Personalia
Harold van Heerde graduated in February 2006 at the University of Twente on a thesis named "Life-Cycle Privacy Policies for the Ambient Intelligence", where he had been reading Computer Science since 2000. Prior to that he visited the Zuyderzee College in Emmeloord, where he attented the 'VWO'. His extra-curricular activities included the chairman-ship of the board of the IAPC-foundation.
Harold received his PhD degree on the 4th of June, 2010, after participating in the NWO-VIDI and BRICKS funded project "Towards Context-Aware Data Management for Ambient Intelligence", which has been supervised by Prof. Dr. Peter Apers in close coorperation with the SMIS team of INRIA Rocquencourt in France. Having started in March 2006, his main area of research focused on Privacy-aware Data Management. His thesis can be found here.
As from March 2010, Harold worked as a consultant information technology at Witteveen+Bos. Witteveen+Bos offers its clients value-added consultancy and top-quality designs for water, infrastructure, spatial development, environment and construction projects.
In April 2013, Harold left Witteveen+Bos and started Irias information management together with his associate Jeroen Nijhuis. Irias focuses on data integration, data analysis, and data-as-a-service. They combine technical know-how with concultancy skills, making it possible to quickly identify and fulfill their customer needs with innovative solutions.
In his free time Harold enjoyes sporting (football, cycling, jogging, squash, skiing et cetera), photography, and reading.
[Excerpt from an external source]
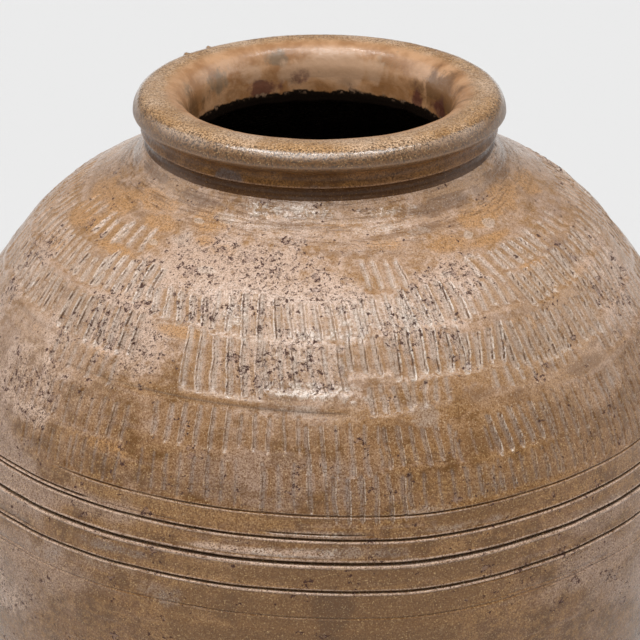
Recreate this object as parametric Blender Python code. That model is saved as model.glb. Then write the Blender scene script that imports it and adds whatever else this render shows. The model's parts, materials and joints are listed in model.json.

Since 2006 he again participates in the board of IAPC, which he left again in 2009.
Privacy-aware data management by means of data degradation
Service-providers collect more and more privacy-sensitive information, even though it is hard to protect this information against hackers, abuse of weak privacy policies, negligence, and malicious database administrators. In my thesis, we take the position that endless retention of privacy-sensitive information will inevitably lead to unauthorized data-disclosure. Limiting the retention of privacy-sensitive information limits the amount of stored data and therefore the impact of such a disclosure.
A problem of limited retention is that the retention period is often overstated in advantage of the service-provider. We model the interests of service-provider and user in an abstract, qualitative way; when such a model is quantitatively specified, it is possible to calculate the optimal retention period for the joint interest of service-provider and user. The all-or-nothing behavior of limited retention is too rigorous: the data will be completely destroyed, also destroying any possible use of the data. Progressively degrading a data item instead of removing the data item in one single step makes it possible to balance the interests of service-provider and user better than limited retention can do. At every degradation step, the precision of a data item will be decreased. Degraded data is supposed to be less privacy-sensitive, and still usable enough to motivate a longer storage.
However, removing data from a database system is not a straightforward task; data degradation has an impact on the storage structure, indexing, transaction management, and logging mechanisms. To show the feasibility of data degradation, we provide several techniques to implement it; mainly, a combination of keeping data sorted on degradation time and using encryption techniques where possible. The techniques are founded with a prototype implementation and a theoretical analysis.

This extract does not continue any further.